Saudi Arabia has been stable for really four reasons. One, they had the historic legitimacy of the royal family, which started the kingdom. Two, they’ve had a successful mechanism for managing succession. Three, they kept cohesion amongst the elite. And four, they provided a reasonably competent government for the people, which really meant security, prosperity, and social change at a pace that most of the people would accept.

Let me be clear about this, the United States cannot ignore the murder of Jamal Khashoggi.

But all of those things are now being challenged by these changes that they’re introducing, and so the place is less stable than it was. So our effort to really demonize the crown prince—who is very popular in Saudi Arabia with most people—is not helping Saudi stability. If you destabilize the Saudi monarchy, you are not going to end up with this, you know, Canadian Parliament. You’re going to end up with something worse. So I think that we need to be careful, and I think that what we’ve done thus far has damaged the relationship.

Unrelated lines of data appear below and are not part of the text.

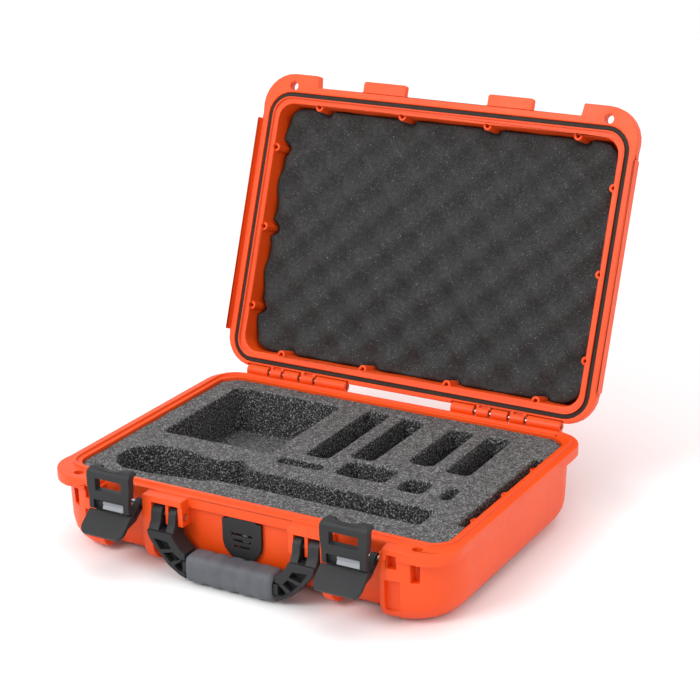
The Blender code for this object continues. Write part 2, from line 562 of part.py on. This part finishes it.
def make_slide(label, middle, pivot):
    """Small block at the right-hand end of its slot, with a finger groove."""
    face = CLAW_FACE - 1.5
    profile = [(CLAW_BACK - 3.5, SLIDE_LOW), (face + 2, SLIDE_LOW), (face, SLIDE_LOW + 1.5), (face + 1.2, SLIDE_LOW + 4.5),
               (face + 0.4, SLIDE_HIGH), (CLAW_BACK - 3.5, SLIDE_HIGH)]
    plate(f"slide_lock_{label}", [profile], middle - 5.0, middle + 14.0, "x", pivot, LIGHT_GREY)


# Handle --------------------------------------------------------------------------------------------

def make_handle(pivot):
    outer = [(ARM_OUT, 42.0), (73.5, 36.0), (70.0, 31.0), (56.0, 15.5), (46.0, 9.5), (40.4, 7.6)]
    core = [(40.4, 12.5), (-40.4, 12.5)]
    inner = [(40.4, 28.0), (45.0, 31.0), (50.0, 37.0), (ARM_IN, 42.0)]
    outline = outer + core + [(-x, z) for x, z in reversed(outer)]
    outline += [(-x, z) for x, z in reversed(inner)] + [(-40.4, 22.5), (40.4, 22.5)] + inner
    frame = plate("handle_frame", [outline], HANDLE_FRONT, HANDLE_BACK, "y", pivot, CHARCOAL)
    for label, side in SIDES.items():
        for number, (x_in, x_out) in enumerate(((ARM_IN, 59.3), (65.8, ARM_OUT))):
            shape = arc(HANDLE_Y, HANDLE_Z, 7.6, 0, 180, 10) + [(-140.8, 48.0), (-143.0, 44.5), (-145.5, 40.0),
                                                             (-135.0, 38.0), (-127.5, 44.0)]
            xs = sorted((side * x_in, side * x_out))
            join(frame, plate(f"prong_{label}_{number}", [shape], xs[0], xs[1], "x", pivot))
        for number, corners in enumerate(HANDLE_POCKETS):
            for face, (low, high) in {"front": (-150, HANDLE_PLANE - 0.5), "back": (HANDLE_PLANE + 2.0, -125)}.items():
                cut(frame, plate(f"handle_pocket_{label}_{number}_{face}", [[(side * x, z) for x, z in corners]], low, high,
                                 "y", pivot))
    cut(frame, cylinder("handle_hole", (0, HANDLE_Y, HANDLE_Z), 2.8, 170, "x", pivot, sides=16))


def make_handle_grip(pivot):
    grip = block("handle_grip", (-GRIP_X, HANDLE_PLANE - 10.5, GRIP_LOW), (GRIP_X, HANDLE_PLANE + 11, GRIP_HIGH), pivot,
                 GRIP_GREY)
    bevel_edges = grip.modifiers.new("rounding", "BEVEL")
    bevel_edges.width = 5.5 * MM
    bevel_edges.segments = 3
    bevel_edges.limit_method = "ANGLE"
    core = block("grip_tunnel", (-60, HANDLE_FRONT - GAP, 12.5 - GAP), (60, HANDLE_BACK + GAP, 22.5 + GAP), pivot)
    cut(grip, core)


def make_handle_pins():
    for label, side in SIDES.items():
        cylinder(f"handle_pin_{label}", (side * 63.0, HANDLE_Y, HANDLE_Z), 2.5, 31.4, "x", looks=STEEL, sides=16)


# Valve ---------------------------------------------------------------------------------------------

def make_valve():
    half = [(12.5, 58.5), (13.0, 56.8), (17.5, 56.8), (17.5, 38.0), (15.8, 32.0), (11.0, 26.6), (5.0, 23.4), (0.0, 22.6)]
    outline = half + [(-x, z) for x, z in reversed(half[:-1])]
    cover = plate("valve_cover", [outline], BODY_FRONT - 3.3, BODY_FRONT - GAP, "y", None, CHARCOAL)
    for label, side in SIDES.items():
        join(cover, cylinder(f"cover_peg_{label}", (side * 12.5, BODY_FRONT, 52), 1.6, 6, "y", sides=12))
    for number in range(3):
        z = VALVE_Z + 5 - 5 * number
        cut(cover, block(f"vent_slot_{number}", (-9 + number, -140, z - 0.9), (9 - number, BODY_FRONT + 1, z + 0.9)))
    cut(cover, cylinder("vent_space", (0, BODY_FRONT, VALVE_Z), 9, 3, "y"))
    body = cylinder("valve_body", (0, -119.7, VALVE_Z), VALVE_RADIUS, 9, "y", looks=CHARCOAL)
    cut(body, cylinder("valve_bore_front", (0, -124.0, VALVE_Z), 4.4, 7, "y"),
        cylinder("valve_bore_back", (0, -119.7, VALVE_Z), 3.2, 20, "y"))
    groove = seal_torus("valve_groove", 7.7, 1.5)
    cut(body, groove)
    seal_torus("valve_o_ring", 7.1, 0.9, SEAL)
    cylinder("valve_membrane", (0, -121.4, VALVE_Z), 4.0, 0.8, "y", looks=PALE)


def seal_torus(name, major, minor, looks=None):
    """A ring about the valve's axis, turned from a small circle."""
    bm = bmesh.new()
    around = 24
    bmesh.ops.create_circle(bm, segments=8, radius=minor)
    turn = Matrix.Translation((major, -118.5, VALVE_Z))
    bmesh.ops.transform(bm, matrix=turn, verts=bm.verts)
    ring = bmesh.ops.spin(bm, geom=list(bm.edges), cent=(0, -118.5, VALVE_Z), axis=(0, 1, 0), angle=2 * math.pi,
                          steps=around, use_merge=True)
    bmesh.ops.remove_doubles(bm, verts=bm.verts, dist=0.001)
    return finish(bm, name, None, looks)


clear_scene()
PARTS = new_collection("carrying_case")
CUTTERS = new_collection("cutters")
ORANGE = material("orange_shell", (0.80, 0.10, 0.012), 0.42)
CHARCOAL = material("charcoal_plastic", (0.045, 0.047, 0.052), 0.5)
GRIP_GREY = material("grip_grey", (0.13, 0.14, 0.15), 0.6)
LIGHT_GREY = material("light_grey_plastic", (0.45, 0.46, 0.48), 0.45)
SEAL = material("seal_rubber", (0.02, 0.017, 0.015), 0.7)
GREY_FOAM = material("grey_foam", (0.13, 0.135, 0.14), 0.95)
DARK_FOAM = material("dark_foam", (0.04, 0.042, 0.045), 0.95)
STEEL = material("pin_steel", (0.6, 0.6, 0.6), 0.3, 1.0)
PALE = material("membrane", (0.7, 0.7, 0.7), 0.6)
LID_PIVOT = empty("lid_axis", (0, HINGE_Y, HINGE_Z), -OPEN_ANGLE)
HANDLE_PIVOT = empty("handle_axis", (0, HANDLE_Y, HANDLE_Z))

make_base_shell()
make_lid_shell()
make_lid_gasket()
make_lid_foam()
make_foam_insert()
make_foam_floor_pad()
make_hinge_pins()
for latch_label, latch_side in SIDES.items():
    make_latch(latch_label, latch_side)
make_handle(HANDLE_PIVOT)
make_handle_grip(HANDLE_PIVOT)
make_handle_pins()
make_valve()
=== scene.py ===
import json
import math

import bmesh
import bpy
from mathutils import Matrix, Vector, noise


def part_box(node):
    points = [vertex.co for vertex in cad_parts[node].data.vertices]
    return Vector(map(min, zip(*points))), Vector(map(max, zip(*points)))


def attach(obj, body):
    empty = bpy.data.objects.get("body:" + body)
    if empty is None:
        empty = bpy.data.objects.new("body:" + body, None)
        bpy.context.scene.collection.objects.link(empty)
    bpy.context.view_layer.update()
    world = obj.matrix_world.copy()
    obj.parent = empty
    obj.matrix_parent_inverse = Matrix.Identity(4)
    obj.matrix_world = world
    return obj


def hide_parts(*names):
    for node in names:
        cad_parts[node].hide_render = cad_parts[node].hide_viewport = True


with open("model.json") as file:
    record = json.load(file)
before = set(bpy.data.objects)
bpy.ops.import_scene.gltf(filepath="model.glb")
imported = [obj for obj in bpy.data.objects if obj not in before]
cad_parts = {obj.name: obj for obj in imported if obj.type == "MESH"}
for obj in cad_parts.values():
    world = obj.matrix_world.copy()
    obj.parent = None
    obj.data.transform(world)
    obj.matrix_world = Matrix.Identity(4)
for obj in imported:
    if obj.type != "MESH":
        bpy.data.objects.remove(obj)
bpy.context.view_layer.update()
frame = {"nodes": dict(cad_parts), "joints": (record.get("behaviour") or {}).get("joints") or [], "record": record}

MM = 0.001
NODES = frame["nodes"]
JOINTS = {joint["name"]: joint for joint in frame["joints"]}
BODIES = frame["record"]["behaviour"]["bodies"]
BODY_OF = {node: body for body, members in BODIES.items() for node in members}

# Hard pieces: within what angle a face is cleared as flat, and from what angle an edge is sharp, in degrees
FLAT_ANGLE, SHARP_ANGLE = 1.0, 28.0
ROUNDING_STEPS = 2

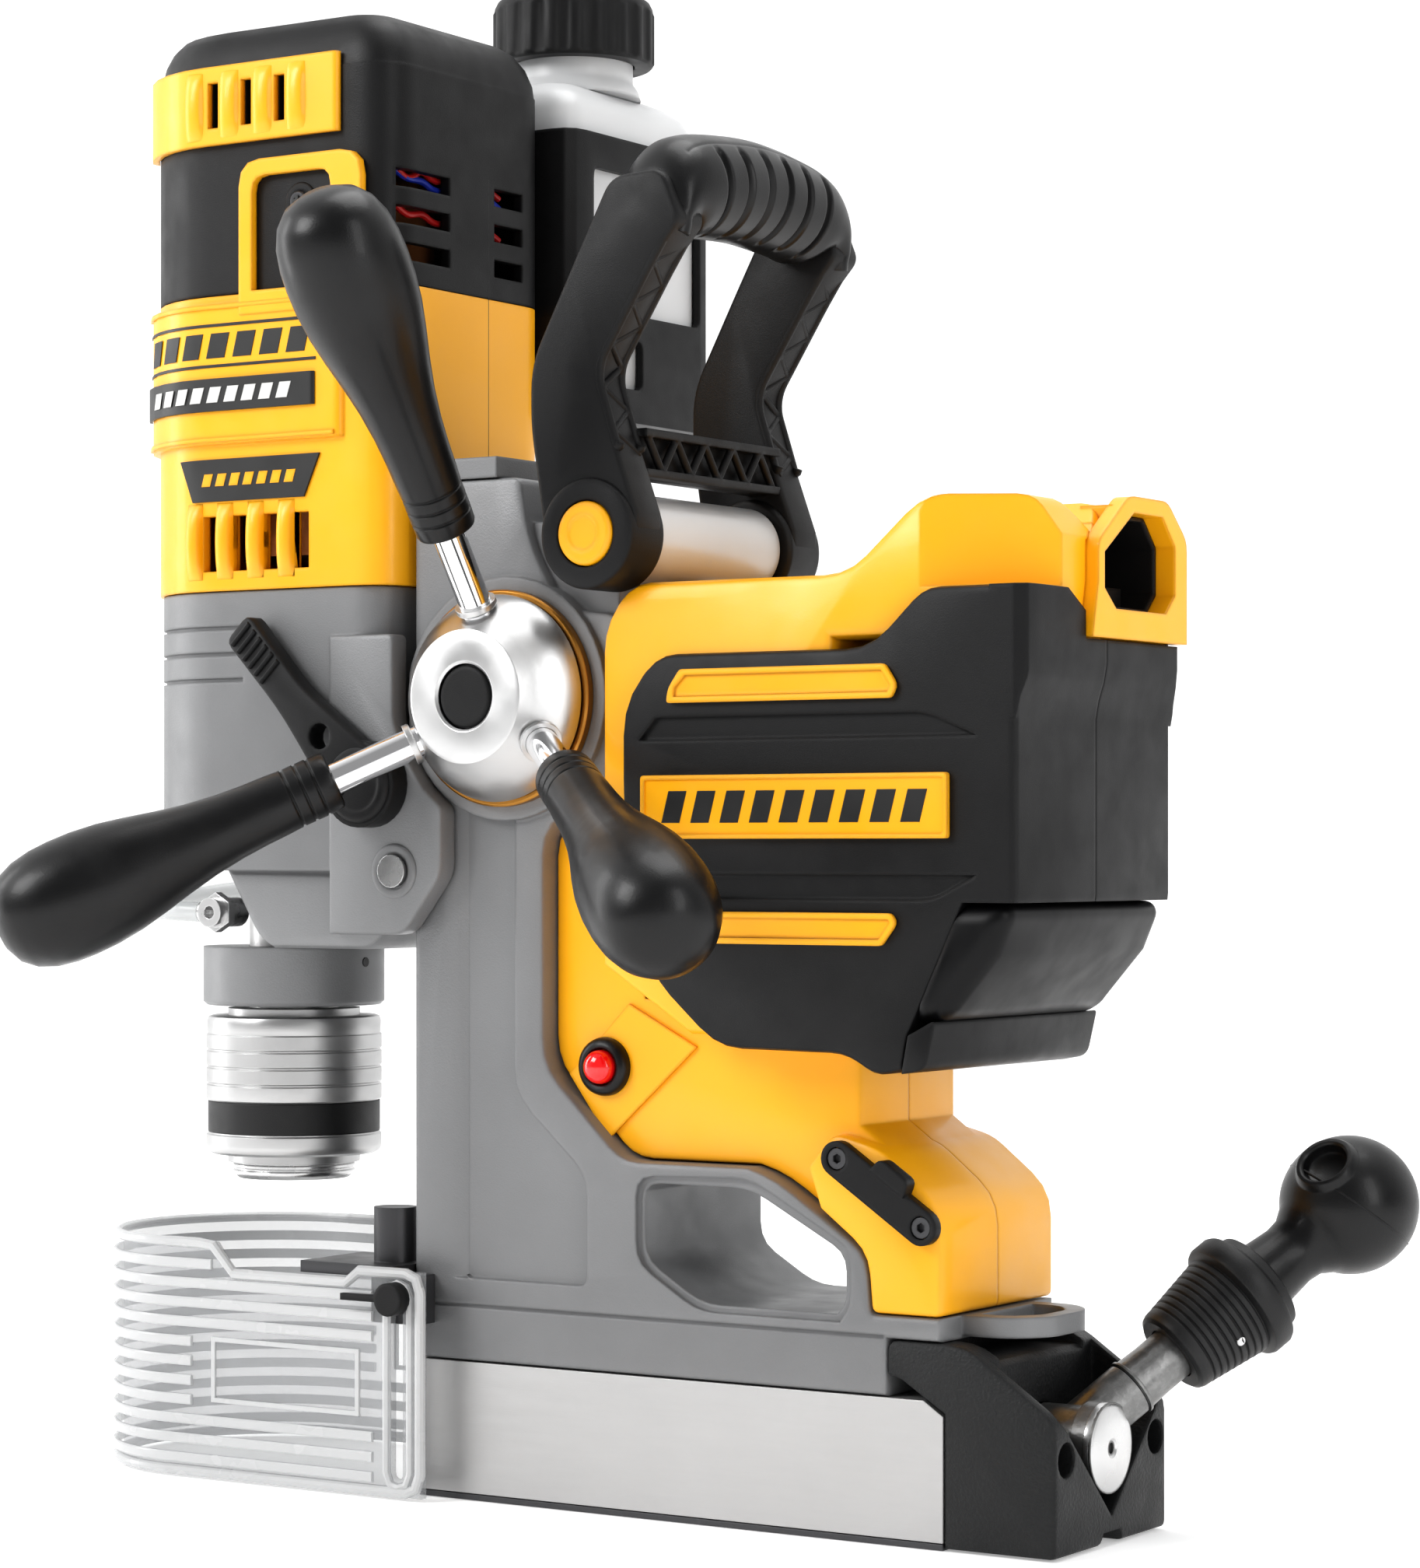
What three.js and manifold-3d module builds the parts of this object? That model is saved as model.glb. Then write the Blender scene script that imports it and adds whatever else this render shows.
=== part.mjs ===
// Magnetic drill press: a lever-switched magnet base, a cast column with a rack-and-pinion slide,
// a motor and gearbox carriage with a quick-change chuck, and a battery housing behind the column.
// Millimetres, +Z up. The drill end points along -X and the lever end along +X. The origin is the
// middle of the magnet's contact face, and Y = 0 is the machine's mid-plane.
import * as THREE from 'three';
import { mergeVertices } from 'three/addons/utils/BufferGeometryUtils.js';
import Module from 'manifold-3d';

const wasm = await Module();
wasm.setup();

// ---------------------------------------------------------------- driving dimensions
const GAP = 0.3;
const DEG = Math.PI / 180;

const MAGNET = { front: -90, rear: 90, half: 33.5, top: 41, plate: 1.7 };
const END_BLOCK = { rear: 125, top: 57, earFront: 72.3, screwY: 27 };
const COLUMN = { front: -92, half: 33.5, top: 303.5, slotHalf: 14.3, slotBack: -66 };
const STRAP_LIP = [[-12, 99, 6], [27, 100, 6], [60.5, 81.5, 5], [60.5, 66, 3], [57, 61], [9.5, 61, 6], [-12, 74, 6]];
const STRAP_HOLE = [[-10, 97, 5], [26, 97, 6], [58, 80, 5], [58, 66, 3], [55, 63], [10, 63, 6], [-10, 75, 6]];

const SPINDLE_X = -164.8;
const MOTOR = { radius: 42, wall: 3.4, rear: -95.3, bottom: 273, split: 363.7, capTop: 447 };
const GEARBOX = { radius: 41, rear: -98.3, bottom: 163.3, noseTop: 187, top: 272.7 };
const CHUCK = { radius: 27.6, bore: 9.5, noseBottom: 90, sleeveBottom: 95, sleeveTop: 141 };
const QUILL = { radius: 28.5, bottom: 144.6 };

const CAPSTAN = { x: -57, z: 238, apexY: -32, hubBack: -39.8, hubFront: -56.2, lean: 34 * DEG };
const ROD = { radius: 4.8, start: 21, end: 118 };
const PINION_RADIUS = 11;

const HANDLE = { x: -17, z: 284, inner: 34, outer: 52, boss: 16, gripX: 2, gripZ: 382, gripRadius: 15.5 };
const LOCK_BUTTON_RADIUS = 9.3;

const LEVER = { x: 110, z: 27, shaftRadius: 10.4 };
const LEVER_DIRECTION = new THREE.Vector3(53.5, 74, 64).normalize();
const LEVER_SPAN = { joint: 25, sleeve: 41, sleeveEnd: 76, ball: 111.6, ballRadius: 20 };

const GUARD = { half: 46, wall: 2.5, rear: -80, curveX: -178, bottom: 1, top: 73, slotX: -89 };

const BOTTLE = { x: -116, y: 85.15, halfX: 25, halfY: 38.85, bottom: 334.2, shoulder: 434, neck: 19.5 };
const CRADLE_WALL = 2.6;

const HOUSING = { half: 43.2, neckHalf: 27, blockHalf: 33.2, coverHalf: 47, rear: 121.5 };
const RED_BUTTON = { x: -26, z: 130, radius: 5 };

// ---------------------------------------------------------------- materials
const surface = (color, roughness, metalness = 0) =>
  new THREE.MeshStandardMaterial({ color, roughness, metalness });

const YELLOW = surface(0xfdbb24, 0.45);
const CHARCOAL = surface(0x2b2b2c, 0.6);
const GLOSS_BLACK = surface(0x111111, 0.2);
const RUBBER = surface(0x1b1b1b, 0.75);
const CASTING = surface(0x7f8081, 0.55, 0.5);
const DARK_CASTING = surface(0x3b3c3e, 0.7, 0.3);
const STEEL = surface(0xc9c8c6, 0.35, 0.9);
const DARK_STEEL = surface(0x55565a, 0.45, 0.8);
const CHROME = surface(0xe6e6e6, 0.1, 1);
const BRONZE = surface(0xb9812f, 0.35, 0.9);
const CLEAR = new THREE.MeshStandardMaterial({ color: 0xf2f5f6, roughness: 0.1, transparent: true, opacity: 0.4 });
const BOTTLE_WHITE = surface(0xf3f4f4, 0.5);
const RED = surface(0xe0211f, 0.2);
const SILVER_PAINT = surface(0xe2e3e4, 0.4, 0.4);

// ---------------------------------------------------------------- solids and booleans
function solidOf(geometry) {
  const bare = geometry.clone();
  bare.deleteAttribute('normal');
  bare.deleteAttribute('uv');
  const merged = mergeVertices(bare, 1e-4);
  const index = [];
  for (let i = 0; i < merged.index.count; i += 3) {
    const [a, b, c] = [merged.index.getX(i), merged.index.getX(i + 1), merged.index.getX(i + 2)];
    if (a !== b && b !== c && c !== a) index.push(a, b, c);
  }
  if (signedVolume(merged.attributes.position, index) < 0) index.reverse();
  return new wasm.Manifold(new wasm.Mesh({
    numProp: 3,
    vertProperties: new Float32Array(merged.attributes.position.array),
    triVerts: new Uint32Array(index),
  }));
}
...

And I think that’s unfortunate.

I want to be clear what I’m saying: The United States cannot ignore, let me be clear about this, the United States cannot ignore the murder of Jamal Khashoggi. It cannot ignore the imprisonment of Saudi dissidents. We cannot ignore the humanitarian cost of the war in Yemen. This is part of who we are, and we need to support our own values.

But we need to find a way to remain engaged with Saudi Arabia in order to promote both our interests and our values. If we cut off our relationship—and Biden said he was going to treat the Saudis as a “pariah”—that doesn’t help either our interests or our values. One criticism of the Trump administration was that it neglected traditional alliances. The Saudi alliance has been a good alliance for a long time. We don’t need to destroy that. We need to rebuild our alliances with some people in Europe and, at the same time, not wreck the ones we have in the Middle East.

Correction, March 6, 2021: The text of this article has been changed to correct an editing error. King Abdullah refers to Saudi King Abdullah bin Abdulaziz Al Saud, not King Abdullah II of Jordan.